I came to America in 1993, a week before my 7th birthday. I remember going to school less than a month after coming to the US. I had a small class of about 7-8 students who also came from the Uzbekistan. It was challenging to communicate with my teachers, but within in a few short months, I was able to learn English.
I remember myself as a very studious child. Always eager to learn and always strived to get that 100%. If I did something I wanted to put in my all. I have always dreamt of becoming a lawyer or a doctor. Education was always a very top priority.
In 11th grade, my life completely changed. I was no longer able to finish school. I met my husband. We became inseparable. We got engaged shortly after. After getting engaged I got a call from my school that I was no longer allowed back. As excited as I was to have met my life’s partner, fear came over me. I now had no high school diploma. My dreams of having a career were now at stake.
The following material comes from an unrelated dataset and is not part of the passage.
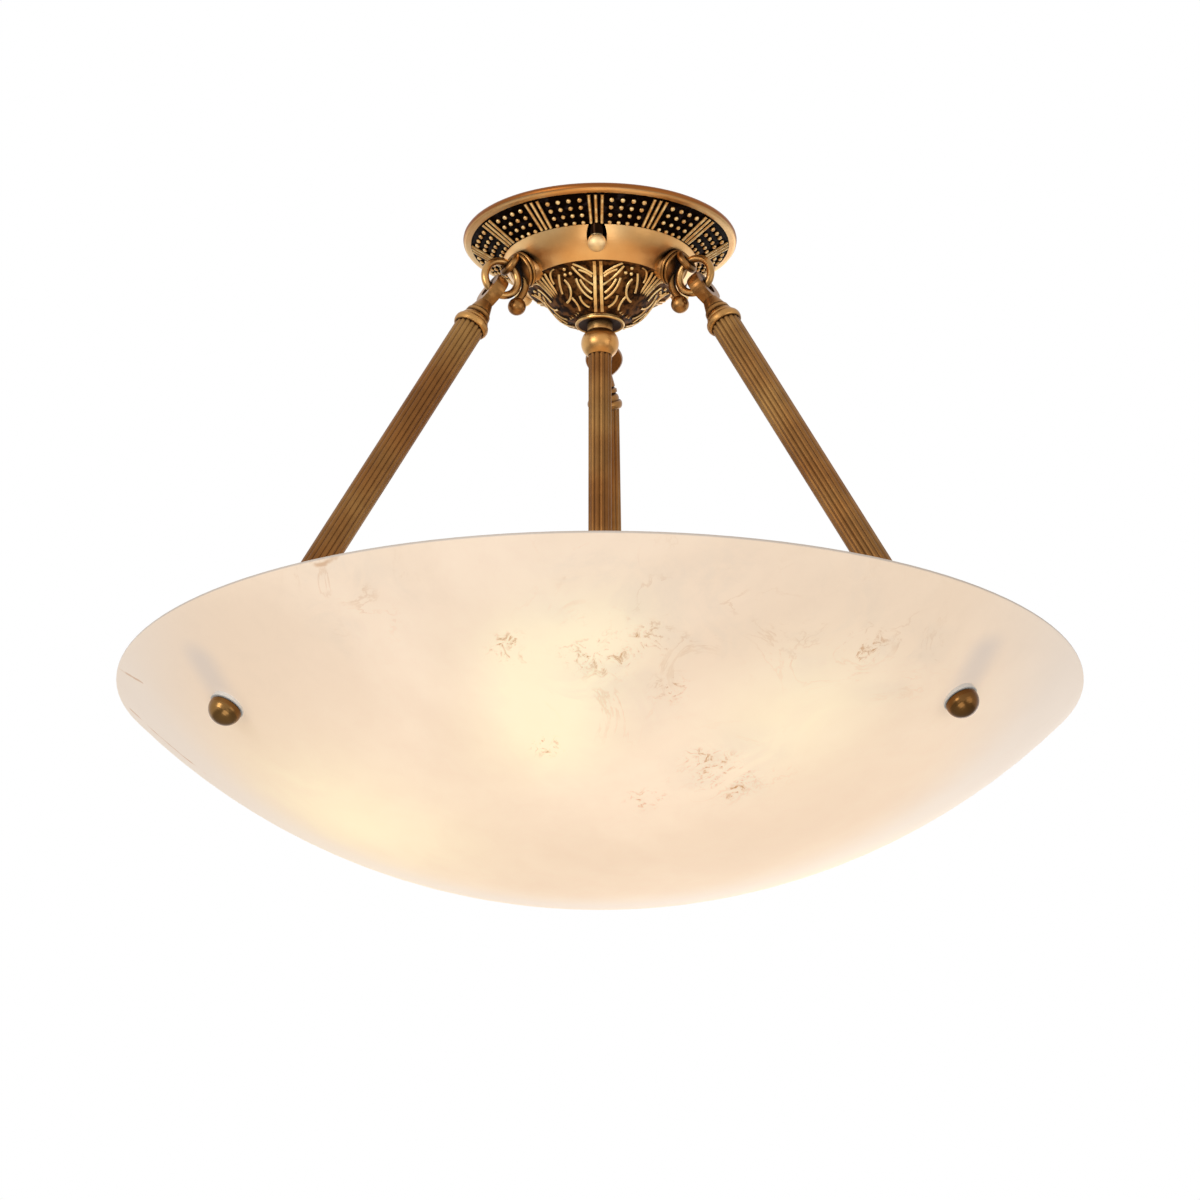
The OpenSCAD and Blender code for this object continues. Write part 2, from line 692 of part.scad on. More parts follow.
// The bowl: a spherical shell with an upright rounded rim and three holes for the arms
module bowl() {
    inner_rim_r = sqrt(pow(sphere_r - bowl_wall, 2) - pow(sphere_z + bowl_drop, 2));
    color("antiquewhite") difference() {
        union() {
            intersection() {
                translate([0, 0, sphere_z]) sphere(r = sphere_r);
                translate([0, 0, -bowl_drop - bowl_h - 1])
                    cylinder(r = bowl_r + 5, h = bowl_h - bowl_edge + 1);
            }
            translate([0, 0, -bowl_drop]) rotate_extrude() polygon(concat(
                [[0, -bowl_edge], [bowl_r, -bowl_edge]],
                [for (k = [0 : 6]) [bowl_r - rim_round * (1 - cos(15 * k)), -rim_round * (1 - sin(15 * k))]],
                [[inner_rim_r + rim_round, 0], [inner_rim_r - 2, -rim_round], [0, -rim_round]]));
        }
        translate([0, 0, sphere_z]) sphere(r = sphere_r - bowl_wall);
        for (i = [0 : 2]) on_arm(i) translate([0, 0, -outer_s - 6])
            cylinder(r = bowl_hole_r, h = bowl_wall + 12);
    }
}

module stem_tube() {
    color("peru") difference() {
        translate([0, 0, -stem_low]) linear_extrude(height = stem_low - stem_top)
            polygon(reeds(stem_r, stem_reeds, reed_depth));
        translate([0, 0, -stem_low - 1]) cylinder(r = wire_r, h = stem_low);
        translate([0, 0, -stem_top - plug_depth - 0.5]) cylinder(r = nipple_r + run, h = 30);
        translate([0, 0, -stem_low - 1]) cylinder(r = nipple_r + run, h = plug_depth + 1.5);
    }
}

module hub_nipple() {
    color("darkgray") pipe(-stem_low + plug_depth, -stem_low - hub_h - 7, nipple_r, wire_r);
}

// Turned hub with a bead at its waist and three side holes for the lamp arms
module lamp_hub() {
    color("darkgoldenrod") translate([0, 0, lamp_z]) difference() {
        rotate_extrude() polygon([[0, hub_h / 2], [stem_r + 2, hub_h / 2], [hub_r - 3, hub_h / 2 - 3],
            [hub_r, hub_h / 2 - 7], [hub_r, -hub_h / 2 + 7], [hub_r - 3, -hub_h / 2 + 3],
            [stem_r + 2, -hub_h / 2], [0, -hub_h / 2]]);
        translate([0, 0, -hub_h]) cylinder(r = nipple_r + run, h = 2 * hub_h);
        for (a = lamp_dirs) rotate([0, 0, a]) rotate([0, 90, 0]) cylinder(r = nipple_r + run, h = hub_r + 1);
    }
}

module hub_cap() {
    z0 = -stem_low - hub_h;
    color("goldenrod") difference() {
        rotate_extrude() polygon(concat([[0, z0], [stem_r + 1.4, z0]],
            [for (k = [0 : 8]) [(stem_r + 2.4) * cos(11.25 * k), z0 - 2 - 8.5 * sin(11.25 * k)]]));
        translate([0, 0, z0 - 7.5]) cylinder(r = nipple_r + run, h = 8.5);
    }
}

module holder_arms() {
    color("darkgray") for (a = lamp_dirs) rotate([0, 0, a]) translate([0, 0, lamp_z]) rotate([0, 90, 0])
        pipe(holder_at + 2.6, nipple_r + 0.6, nipple_r, wire_r);
}

module lamp_holder(i) {
    color("whitesmoke") rotate([0, 0, lamp_dirs[i]]) translate([holder_at, 0, lamp_z]) rotate([0, 90, 0])
        difference() {
            union() {
                rotate_extrude() polygon([[0, 0], [nipple_r + 4, 0], [holder_r - 2, 4], [holder_r - 1, 12],
                    [holder_r - 1, 20], [holder_r, 20.4], [holder_r, holder_len], [0, holder_len]]);
            }
            translate([0, 0, 3]) cylinder(r = cap_r + run, h = holder_len);
            translate([0, 0, -1]) cylinder(r = nipple_r + run, h = 5);
        }
}

// A bulb: screw cap, contact and glass
module bulb(i) {
    neck = cap_r - 1.2;
    mid = bulb_len - bulb_r;
    color("lightyellow") rotate([0, 0, lamp_dirs[i]]) translate([cap_end, 0, lamp_z]) rotate([0, 90, 0])
        union() {
            rotate_extrude() polygon(concat([[0, 0], [cap_r - 5, 0], [cap_r, 3.5], [cap_r, cap_len]],
                [for (k = [0 : 10]) let (t = k / 10)
                    bezier([neck, cap_len], [neck + 0.3, cap_len + 14], [bulb_r, mid - 22], [bulb_r, mid], t)],
                [for (k = [1 : 12]) [bulb_r * cos(7.5 * k), mid + bulb_r * sin(7.5 * k)]]));
        }
}

// Cap nut: a turned shank with a ball end
module cap_nut(i) {
    z0 = -nut_seat - seat;
    ball = z0 - nut_len + nut_r;
    color("goldenrod") rotate([0, 0, lamp_dirs[i]]) translate([stud_at_r, 0, 0]) difference() {
        rotate_extrude() polygon(concat([[0, z0], [nut_r - 0.6, z0], [nut_r - 0.3, z0 - 0.4]],
            [for (k = [-4 : 8]) [nut_r * cos(11.25 * k), ball - nut_r * sin(11.25 * k)]]));
        translate([0, 0, z0 - nut_len + 3]) cylinder(r = stud_r + run, h = nut_len);
    }
}

module canopy_studs() {
    color("darkgray") for (a = lamp_dirs) rotate([0, 0, a])
        translate([stud_at_r, 0, -nut_seat - nut_len + 3.6]) cylinder(r = stud_r, h = nut_seat + nut_len - 3.8);
}

module stud_locknuts() {
    color("darkgray") for (a = lamp_dirs) rotate([0, 0, a]) translate([stud_at_r, 0, 0])
        hex_nut(-plate_t, stud_r + 1.5, 3, stud_r + run);
}

// Round steel plate with two fixing slots, a cable hole and holes for the studs
module ceiling_plate() {
    color("silver") translate([0, 0, -plate_t]) difference() {
        cylinder(r = plate_r, h = plate_t);
        translate([0, 0, -1]) cylinder(r = cable_hole_r, h = plate_t + 2);
        for (side = [-1, 1]) translate([side * slot_spacing / 2, 0, -1]) {
            for (e = [-1, 1]) translate([e * (slot_len / 2 - slot_r), 0, 0])
                cylinder(r = slot_r, h = plate_t + 2);
            translate([-slot_len / 2 + slot_r, -slot_r, 0])
                cube([slot_len - 2 * slot_r, 2 * slot_r, plate_t + 2]);
        }
        for (a = lamp_dirs) rotate([0, 0, a]) translate([stud_at_r, 0, -1])
            cylinder(r = stud_r + run, h = plate_t + 2);
        translate([earth_at[0], earth_at[1], -1]) cylinder(r = 2 + run, h = plate_t + 2);
    }
}

module earth_screw() {
    color("gold") translate([earth_at[0], earth_at[1], 0]) {
        translate([0, 0, -plate_t - 1.4]) cylinder(r = 4.2, h = 1.4);
        translate([0, 0, -plate_t - 4]) difference() {
            cylinder(r = 3.6, h = 2.6);
            translate([-5, -0.5, -1]) cube([10, 1, 2.2]);
        }
        translate([0, 0, -plate_t]) cylinder(r = 2, h = plate_t - 0.2);
    }
}

// Three-way screw terminal for the supply wires
module terminal_block() {
    size = [34, 18, 13];
    color("ivory") translate([0, 26, -plate_t - size[2]]) difference() {
        translate([-size[0] / 2, 0, 0]) cube(size);
        for (k = [-1 : 1]) {
            for (side = [4.5, size[1] - 4.5]) translate([k * 10.5, side, -1]) cylinder(r = 1.9, h = 6);
            translate([k * 10.5, -1, 8]) rotate([-90, 0, 0]) cylinder(r = 2, h = size[1] + 2);
        }
    }
}

ceiling_plate();
canopy_studs();
stud_locknuts();
terminal_block();
earth_screw();
canopy_dish();
bead_band();
ornament_dome();
finial_cup();
finial_ball();
centre_nipple();
nipple_locknut();
hook(0);  // hook_1
hook(1);  // hook_2
hook(2);  // hook_3
ring(0);  // ring_1
ring(1);  // ring_2
ring(2);  // ring_3
arm_head(0);  // arm_head_1
arm_head(1);  // arm_head_2
arm_head(2);  // arm_head_3
arm_collar(0);  // arm_collar_1
arm_collar(1);  // arm_collar_2
arm_collar(2);  // arm_collar_3
arm_tube(0);  // arm_tube_1
arm_tube(1);  // arm_tube_2
arm_tube(2);  // arm_tube_3
arm_rod(0);  // arm_rod_1
arm_rod(1);  // arm_rod_2
arm_rod(2);  // arm_rod_3
inner_washers();
inner_pads();
outer_pads();
knob(0);  // knob_1
knob(1);  // knob_2
knob(2);  // knob_3
bowl();
stem_tube();
hub_nipple();
lamp_hub();
hub_cap();
holder_arms();
lamp_holder(0);  // lamp_holder_1
lamp_holder(1);  // lamp_holder_2
lamp_holder(2);  // lamp_holder_3
bulb(0);  // bulb_1
bulb(1);  // bulb_2
bulb(2);  // bulb_3
cap_nut(0);  // cap_nut_1
cap_nut(1);  // cap_nut_2
cap_nut(2);  // cap_nut_3
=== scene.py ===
import math

import bpy
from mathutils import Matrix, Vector

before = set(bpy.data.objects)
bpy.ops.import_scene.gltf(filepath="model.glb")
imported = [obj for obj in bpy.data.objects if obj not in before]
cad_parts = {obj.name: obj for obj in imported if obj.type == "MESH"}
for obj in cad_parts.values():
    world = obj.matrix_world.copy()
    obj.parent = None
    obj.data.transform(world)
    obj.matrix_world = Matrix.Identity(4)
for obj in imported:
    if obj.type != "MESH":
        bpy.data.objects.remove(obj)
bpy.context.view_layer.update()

bl_info = {
    "name": "Alabaster bowl ceiling light",
    "version": (1, 0, 0),
    "blender": (4, 5, 0),
    "location": "3D View > Sidebar > Ceiling light",
    "description": "Dresses the ceiling light's frame: cast ornament, patinated brass, lit alabaster",
    "category": "Object",
}

# Directions of the three arms, in degrees
ARM_DIRS = (210.0, 330.0, 90.0)

# Which nodes share a finish
CAST_NODES = (
    "hook_1", "hook_2", "hook_3", "arm_head_1", "arm_head_2", "arm_head_3",
    "arm_collar_1", "arm_collar_2", "arm_collar_3", "lamp_hub", "hub_cap", "inner_washers",
    "earth_screw",
)
CANOPY_NODES = ("canopy_dish",)
BALL_NODES = ("finial_ball",)
RING_NODES = ("ring_1", "ring_2", "ring_3")
KNOB_NODES = ("knob_1", "knob_2", "knob_3")
TUBE_NODES = ("arm_tube_1", "arm_tube_2", "arm_tube_3")
STEM_NODES = ("stem_tube",)
BAND_NODES = ("bead_band",)
DOME_NODES = ("ornament_dome",)
CUP_NODES = ("finial_cup",)
NUT_NODES = ("cap_nut_1", "cap_nut_2", "cap_nut_3")
BRASS_NODES = (CAST_NODES + CANOPY_NODES + BALL_NODES + RING_NODES + KNOB_NODES + TUBE_NODES
               + STEM_NODES + BAND_NODES + DOME_NODES + CUP_NODES + NUT_NODES)
HOLDER_NODES = ("lamp_holder_1", "lamp_holder_2", "lamp_holder_3")
BULB_NODES = ("bulb_1", "bulb_2", "bulb_3")
PAD_NODES = ("inner_pads", "outer_pads")
STEEL_NODES = (
    "ceiling_plate", "canopy_studs", "stud_locknuts", "centre_nipple", "nipple_locknut",
    "hub_nipple", "holder_arms", "arm_rod_1", "arm_rod_2", "arm_rod_3",
)


def deselect():
    bpy.ops.object.select_all(action="DESELECT")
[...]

As hard as it was, I was determined. I kept reminding myself, that in life one can achieve anything they set their mind to. That nothing is an obstacle unless we make it an obstacle. It wasn’t an easy road ahead. I had a child shortly after and continued to attend college for my GED. I tried to get into multiple programs but had a very hard time at first because I had no SAT scores and no high school diploma. I got my GED. A year after getting my GED, I had my second child.
After getting my bachelors degree in science, I was accepted into the Physican Assistant Program. To say the least, it was the hardest few years of my life. School was very intense. The pressure was on. It was more challenging being that I had 2 children who were still infants. There were many times where it felt easier to quit then to continue under such pressure. But then in the middle of the PA program something unthinkable happened.
It happened around Pesach. I still remember that day as if it was yesterday. The day I got that terrible phone call… The call that changed my life forever.
It was an ordinary day, I was studying for one of my exams. Then I got a knock at my front door, it was my neighbor holding a phone in her hands. My phone wasn’t working. I was told that my niece never woke up that morning.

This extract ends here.